**To be done**
Work out the number of lines with "from" in them. Reply with that number and no other words.

**Material provided**

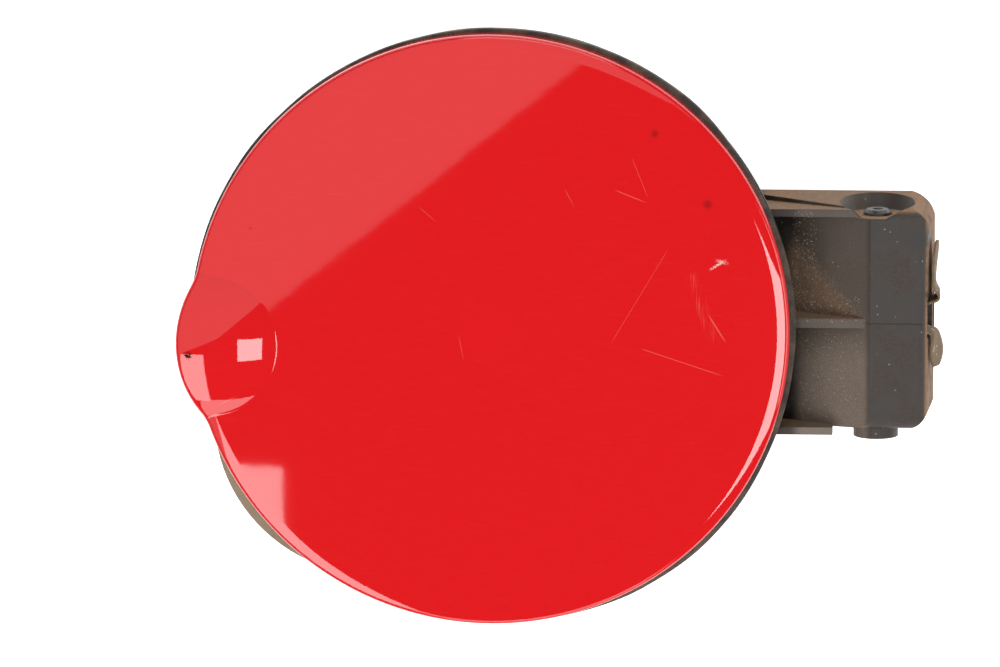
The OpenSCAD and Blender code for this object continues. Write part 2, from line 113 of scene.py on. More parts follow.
def noise(tree, place, scale, detail=2.0, roughness=0.5):
    """A cloudy pattern from 0 to 1, with scale in cells to the millimetre."""
    return add(tree, "ShaderNodeTexNoise", {"Vector": place, "Scale": scale, "Detail": detail,
                                            "Roughness": roughness}).outputs[0]


def mixed(tree, share, *pair):
    """A colour between two, each a hex colour or the socket of another colour."""
    first, second = (linear(colour) if isinstance(colour, str) else colour for colour in pair)
    return add(tree, "ShaderNodeMix", {0: share, 6: first, 7: second}, data_type="RGBA").outputs[2]


def bumped(tree, height, strength, distance, over=None):
    """A normal raised by a pattern, over another normal where one is given."""
    sockets = {"Height": height, "Strength": strength, "Distance": distance}
    if over is not None:
        sockets["Normal"] = over
    return add(tree, "ShaderNodeBump", sockets).outputs[0]


def soft_edge(tree):
    """The normal with its sharp edges broken by half a millimetre."""
    return add(tree, "ShaderNodeBevel", {"Radius": 0.0005}, samples=4).outputs[0]


# Polypropylene moulded against a spark-eroded tool: a dull, finely pitted black. The road's brown
# dust lies thick on the box's upper wall and the slope, and thins to a grey bloom elsewhere.
polypropylene, tree, shader, mm = finish_of("moulded_polypropylene", Roughness=0.52, IOR=1.49)
x, y, z = parts_of(tree, mm)
facing = parts_of(tree, add(tree, "ShaderNodeTexCoord").outputs["Normal"])
cloud = noise(tree, mm, 0.09, 6.0, 0.62)
grit = noise(tree, mm, 1.1, 5.0, 0.7)
fine = noise(tree, mm, 3.2, 3.0, 0.7)

# Where the hinge box begins, the crease at which its front face's slope ends, its right wall, and the
# mould's parting line, in mm
BOX_X, CREASE_X, WALL_X, PARTING_Y = 75.0, 107.0, 120.5, 1.25
on_box = ramp(tree, x, BOX_X, BOX_X + 2.0)
on_slope = ramp(tree, x, CREASE_X + 0.5, CREASE_X - 2.0)
upper_wall = product(tree, on_box, ramp(tree, facing["Y"], 0.45, 0.8), ramp(tree, grit, 0.2, 0.42))
right_wall = product(tree, ramp(tree, x, WALL_X, WALL_X + 2.5), ramp(tree, facing["X"], 0.5, 0.85),
                     ramp(tree, cloud, 0.3, 0.5))

# The heap over the rib falls from HEAP_Y[0] high at HEAP_X[0] to HEAP_Y[1] at HEAP_X[1], with a ragged top
HEAP_X, HEAP_Y, RAGGED = (86.0, 105.0), (23.0, 2.0), 14.0
heap_top = add(tree, "ShaderNodeMapRange", {"Value": x, 1: HEAP_X[0], 2: HEAP_X[1], 3: HEAP_Y[0],
                                            4: HEAP_Y[1]}).outputs[0]
under_top = maths(tree, "SUBTRACT", maths(tree, "ADD", product(tree, grit, RAGGED), heap_top), y)
heap = product(tree, ramp(tree, under_top, 4.0, 12.0), ramp(tree, y, 1.2, 2.6), ramp(tree, x, 82.0, 85.0),
               on_slope, ramp(tree, z, -2.4, -3.4), ramp(tree, fine, 0.3, 0.6))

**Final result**
3